I was called a thief] Jerome was repeatedly criticized in the press for his alleged failure to prosecute the executives of large, powerful corporations. In particular, he was accused of laxness in pursuing several insurance companies involved in the scandals of 1905, in return for fifty thousand dollars donated to his second-term reelection campaign (see AutoMT1 , 549 n. 257.6–9, and AutoMT2 , 493 n. 59.5–8). More than one attempt was made to remove Jerome from office for malfeasance, but after a lengthy investigation he was completely exonerated. Before that outcome, however, he attempted to defend his reputation by suing several newspapers for libel. One insignificant lawsuit, against the editor of the Yonkers (N.Y.) Herald, was successful, but Jerome was awarded only $250 in damages. Of greater significance were the lawsuits he initiated in March 1906 against two New York newspapers owned by a longtime political enemy, William Randolph Hearst, which evidently were unsuccessful. At the time of his speech, Jerome was still under fire in regard to several cases involving corporate misconduct (New York Times: “Jerome Raps Hearst and Some Editors,” 19 July 1907, 1; “Libel on Jerome Costs $250,” 16 Oct 1907, 2; “Jerome’s Removal Asked on Charges,” 28 Feb 1908, 5; “Jerome Exonerated in Hand’s Report,” 25 Aug 1908, 1; Chicago Tribune: “Jerome Sues for Libel,” 13 Mar 1906, 7; “Jerome Defends Course,” 30 Mar 1906, 3; “Jerome Is Accused,” Washington Post, 8 June 1906, 1; Richard O’Connor 1963, 254–64).

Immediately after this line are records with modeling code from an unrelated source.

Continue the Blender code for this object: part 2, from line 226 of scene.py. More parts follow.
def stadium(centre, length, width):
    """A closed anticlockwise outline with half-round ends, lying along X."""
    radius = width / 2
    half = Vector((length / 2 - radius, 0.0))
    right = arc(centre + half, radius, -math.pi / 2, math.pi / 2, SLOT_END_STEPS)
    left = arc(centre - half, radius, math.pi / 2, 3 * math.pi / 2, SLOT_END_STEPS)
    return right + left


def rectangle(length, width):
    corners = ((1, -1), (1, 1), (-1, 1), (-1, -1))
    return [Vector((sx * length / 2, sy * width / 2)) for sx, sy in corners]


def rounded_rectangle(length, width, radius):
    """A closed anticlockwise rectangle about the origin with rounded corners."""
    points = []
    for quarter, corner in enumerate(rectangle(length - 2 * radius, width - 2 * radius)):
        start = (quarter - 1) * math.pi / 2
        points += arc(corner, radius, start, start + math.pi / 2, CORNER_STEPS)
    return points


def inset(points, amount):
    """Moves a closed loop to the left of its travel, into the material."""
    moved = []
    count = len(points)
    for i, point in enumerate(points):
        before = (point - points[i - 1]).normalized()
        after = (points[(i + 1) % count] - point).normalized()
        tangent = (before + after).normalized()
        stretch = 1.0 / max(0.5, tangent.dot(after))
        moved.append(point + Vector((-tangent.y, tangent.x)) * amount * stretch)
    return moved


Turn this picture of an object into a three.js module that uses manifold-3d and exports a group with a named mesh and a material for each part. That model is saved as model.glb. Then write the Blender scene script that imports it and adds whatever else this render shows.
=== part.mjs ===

the Public Service bill was up in Albany . . . the Eighty Cent Gas bill] The Public Utilities Law was passed by the New York state legislature and signed into law in June 1907. It created a commission to oversee and control the corporations that provided gas, electricity, and mass transportation within the city of New York and its suburbs, for the purpose of improving services and lowering rates (“How Utilities Bill May Aid the Public,” New York Times, 9 June 1907, 3). A “new law providing that gas shall be 80 cents instead of $1 a thousand feet in this city” had gone into effect a year earlier, on 1 May 1906 (“Eighty-Cent Gas To-day,” New York Times, 1 May 1906, 1).
SORROWS OF CUPID IN GOULD FAMILY . . . separation of the couple] This newspaper article, describing the marital travails of the children of financier and railroad magnate Jay Gould, appeared in the New York World on 18 April 1908 (for Gould see AutoMT1 , 364, 594 n. 364.19). Howard Gould (1871–1959), a financier and yachtsman, was educated at Columbia University. To counter the charges of cruelty brought against him by his wife, Katherine Clemmons (1874–1930), he alleged that she had lied about her premarital relationship with “Buffalo Bill” (William F. Cody, 1846–1917), who had financed her unsuccessful stage career, and that she had carried on an adulterous affair with Dustin Farnum (1874–1929), a well-known actor. In 1909 Mrs. Gould was exonerated and granted a separation with alimony of thirty-six thousand dollars a year (“Gould’s Answer Attack on Wife,” Chicago Tribune, 7 Apr 1908, 1; New York Times: “Howard Gould Dies Here at 88,” 15 Sept 1959, 39; “Mrs. Howard Gould Dies in Virginia,” 25 Dec 1930, 21). Anna Gould (1875–1961) married Hélie de Talleyrand-Périgord, Duke of Sagan, in July 1908 after he converted to Protestantism, the Pope having denied their appeal for an annulment of her first marriage (“To Plead with Pope,” Los Angeles Times, 1 May 1908, I16; “Mme. Gould’s Wedding To-day,” New York Times, 7 July 1908, 1; “Anna Gould Buried after Rites in Paris,” Chicago Tribune, 3 Dec 1961, K38). Frank Jay Gould (1877–1956) graduated from the College of Engineering of New York University in 1899; while still a young man he proved himself an able financier. His marital difficulties began in 1906, but Mrs. Gould had only recently applied for a legal separation (“Frank Goulds Parted,” Washington Post, 18 Apr 1908, 3; “Frank Jay Gould Dead on Riviera,” New York Times, 1 Apr 1956, 88).
Source documents.
World 1 Facsimile of the New York World (the original clipping that Hobby transcribed is now lost), “Jerome Rails at Government by Newspapers,” 24 April 1908, 2: ‘Mr. Jerome . . . Legislature.” ’ (222.23–223.41).World 2 Facsimile of the New York World (the original clipping that Hobby transcribed is now lost), 18 April 1908, 16: ‘SORROWS . . . the couple.’ (224.15–34).
TS1 Typescript, leaves numbered 2489–94, made from Hobby’s notes, World 1, and World 2.
TS1, which Clemens did not revise, is the only source for the dictated text. For the articles from the New York World we follow the original newspaper; Hobby’s accidental variations from copy are not reported. Two subheadings have been omitted from World 1 on the assumption that they were canceled by Clemens on the clipping that he gave to Hobby. For the same reason, two minor corrections have been made in accord with the TS1 reading.